Considérant le danger imminent auquel ils faisaient face, les policiers avaient des motifs raisonnables d'estimer que la force appliquée à l'endroit de l'homme était nécessaire pour leur protection contre des lésions corporelles graves ou la mort.
Conséquemment, le DPCP est d'avis que l'emploi de la force par les policiers était justifié en vertu des articles 25(1) et (25(3) du Code criminel. L'analyse de la preuve ne révèle pas à son avis la commission d'une infraction criminelle par les policiers de la SQ impliqués dans cet événement.
Le DPCP fournit, au nom de l'État, un service de poursuites criminelles et pénales indépendant, contribuant à assurer la protection de la société, dans le respect de l'intérêt public et des intérêts légitimes des victimes.

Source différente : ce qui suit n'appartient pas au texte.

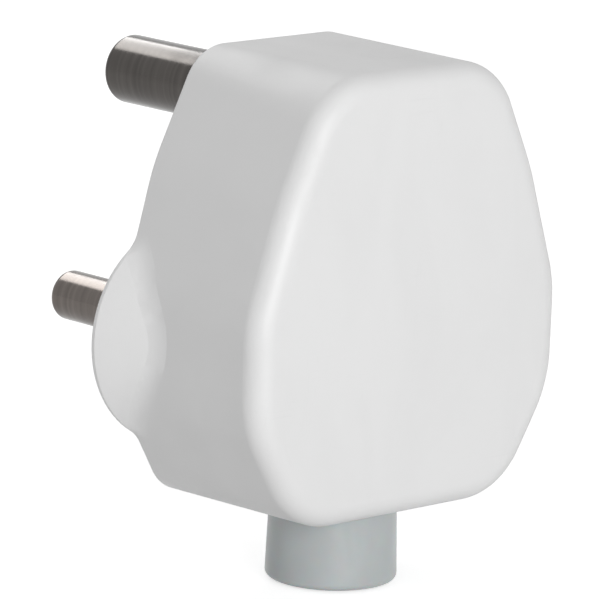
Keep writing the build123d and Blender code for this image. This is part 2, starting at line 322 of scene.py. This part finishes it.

Chaque dossier soumis au DPCP est analysé avec rigueur et impartialité. La norme qui guide les procureurs concernant l'opportunité d'entreprendre une poursuite est prévue à la directive ACC-3. En droit criminel, le fardeau de la preuve que doit satisfaire la poursuite est très exigeant. En raison du principe de la présomption d'innocence, la poursuite doit en effet faire une démonstration hors de tout doute raisonnable de la culpabilité de l'accusé devant le tribunal.

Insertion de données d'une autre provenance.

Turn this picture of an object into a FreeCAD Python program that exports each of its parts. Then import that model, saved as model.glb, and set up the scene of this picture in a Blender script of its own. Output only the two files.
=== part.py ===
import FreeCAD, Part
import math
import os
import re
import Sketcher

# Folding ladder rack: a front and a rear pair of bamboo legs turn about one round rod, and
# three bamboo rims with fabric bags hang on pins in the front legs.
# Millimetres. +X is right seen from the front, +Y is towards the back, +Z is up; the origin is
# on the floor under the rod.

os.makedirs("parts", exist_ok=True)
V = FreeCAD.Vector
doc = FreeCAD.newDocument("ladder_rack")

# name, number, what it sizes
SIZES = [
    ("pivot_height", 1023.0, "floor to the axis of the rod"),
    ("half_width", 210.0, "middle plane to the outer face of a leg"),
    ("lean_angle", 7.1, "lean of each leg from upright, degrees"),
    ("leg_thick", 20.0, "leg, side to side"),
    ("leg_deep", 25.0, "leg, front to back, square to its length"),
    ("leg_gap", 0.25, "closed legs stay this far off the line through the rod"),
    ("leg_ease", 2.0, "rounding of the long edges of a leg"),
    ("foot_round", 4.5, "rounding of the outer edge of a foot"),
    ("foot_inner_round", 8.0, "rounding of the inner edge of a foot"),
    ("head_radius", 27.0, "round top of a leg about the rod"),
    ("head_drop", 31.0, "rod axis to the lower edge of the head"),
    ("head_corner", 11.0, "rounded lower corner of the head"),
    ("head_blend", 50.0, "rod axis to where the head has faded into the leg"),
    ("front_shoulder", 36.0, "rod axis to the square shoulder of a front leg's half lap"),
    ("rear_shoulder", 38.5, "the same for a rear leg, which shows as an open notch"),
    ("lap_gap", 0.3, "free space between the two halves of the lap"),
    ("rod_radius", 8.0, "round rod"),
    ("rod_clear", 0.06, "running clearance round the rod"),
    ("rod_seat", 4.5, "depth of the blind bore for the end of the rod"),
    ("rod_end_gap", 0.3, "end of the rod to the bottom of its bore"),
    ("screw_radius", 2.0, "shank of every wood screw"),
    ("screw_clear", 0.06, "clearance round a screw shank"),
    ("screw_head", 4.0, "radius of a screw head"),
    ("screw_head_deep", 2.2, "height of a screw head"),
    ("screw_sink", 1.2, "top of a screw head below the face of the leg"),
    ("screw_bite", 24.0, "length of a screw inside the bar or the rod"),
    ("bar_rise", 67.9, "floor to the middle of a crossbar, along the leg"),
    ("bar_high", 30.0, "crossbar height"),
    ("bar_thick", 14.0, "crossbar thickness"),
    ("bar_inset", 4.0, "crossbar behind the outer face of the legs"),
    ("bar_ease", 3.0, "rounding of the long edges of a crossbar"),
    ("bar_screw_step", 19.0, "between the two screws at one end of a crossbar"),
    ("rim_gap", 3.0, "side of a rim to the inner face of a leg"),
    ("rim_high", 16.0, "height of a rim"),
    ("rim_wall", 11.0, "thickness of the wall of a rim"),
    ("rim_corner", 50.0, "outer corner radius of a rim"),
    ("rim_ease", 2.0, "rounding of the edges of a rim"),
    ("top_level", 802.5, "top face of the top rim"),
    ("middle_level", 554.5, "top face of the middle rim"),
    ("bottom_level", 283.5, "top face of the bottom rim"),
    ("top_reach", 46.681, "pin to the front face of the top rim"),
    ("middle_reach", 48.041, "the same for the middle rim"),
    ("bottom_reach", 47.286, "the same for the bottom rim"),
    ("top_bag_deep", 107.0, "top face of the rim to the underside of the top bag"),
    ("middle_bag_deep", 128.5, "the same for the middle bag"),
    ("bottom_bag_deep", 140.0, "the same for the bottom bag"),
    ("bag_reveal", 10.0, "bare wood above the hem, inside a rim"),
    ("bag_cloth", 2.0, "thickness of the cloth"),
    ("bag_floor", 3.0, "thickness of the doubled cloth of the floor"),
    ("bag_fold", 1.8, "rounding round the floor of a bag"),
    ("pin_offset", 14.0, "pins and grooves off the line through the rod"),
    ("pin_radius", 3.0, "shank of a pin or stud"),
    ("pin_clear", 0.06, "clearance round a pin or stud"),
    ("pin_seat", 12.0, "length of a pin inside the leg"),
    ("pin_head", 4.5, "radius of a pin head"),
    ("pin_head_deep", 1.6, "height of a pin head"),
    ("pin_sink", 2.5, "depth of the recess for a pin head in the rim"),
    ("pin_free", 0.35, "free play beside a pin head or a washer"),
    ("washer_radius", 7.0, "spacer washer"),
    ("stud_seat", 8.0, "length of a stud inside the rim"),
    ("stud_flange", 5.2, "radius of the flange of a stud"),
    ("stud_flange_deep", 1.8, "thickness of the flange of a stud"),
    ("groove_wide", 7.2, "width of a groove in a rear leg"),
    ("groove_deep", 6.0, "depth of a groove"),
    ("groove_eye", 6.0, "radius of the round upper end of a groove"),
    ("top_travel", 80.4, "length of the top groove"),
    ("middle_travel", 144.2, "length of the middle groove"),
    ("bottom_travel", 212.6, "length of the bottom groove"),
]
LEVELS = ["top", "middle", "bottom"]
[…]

La décision de poursuivre ou non est une décision discrétionnaire prise par le procureur dans l'exécution de ses obligations professionnelles sans crainte d'ingérence judiciaire ou politique et sans céder à la pression médiatique. Par ailleurs, ce n'est pas la tâche du procureur de se prononcer sur une possible faute civile ou déontologique. Il ne cherche que les éléments lui permettant de conclure qu'un acte criminel a été commis et de déterminer s'il peut raisonnablement en faire la preuve. Il ne lui appartient pas non plus de formuler des commentaires ou des recommandations concernant les méthodes d'intervention policière.
La publication des motifs qui étayent la décision de ne pas porter d'accusation dans certains dossiers revêt un caractère exceptionnel et s'appuie sur des lignes directrices.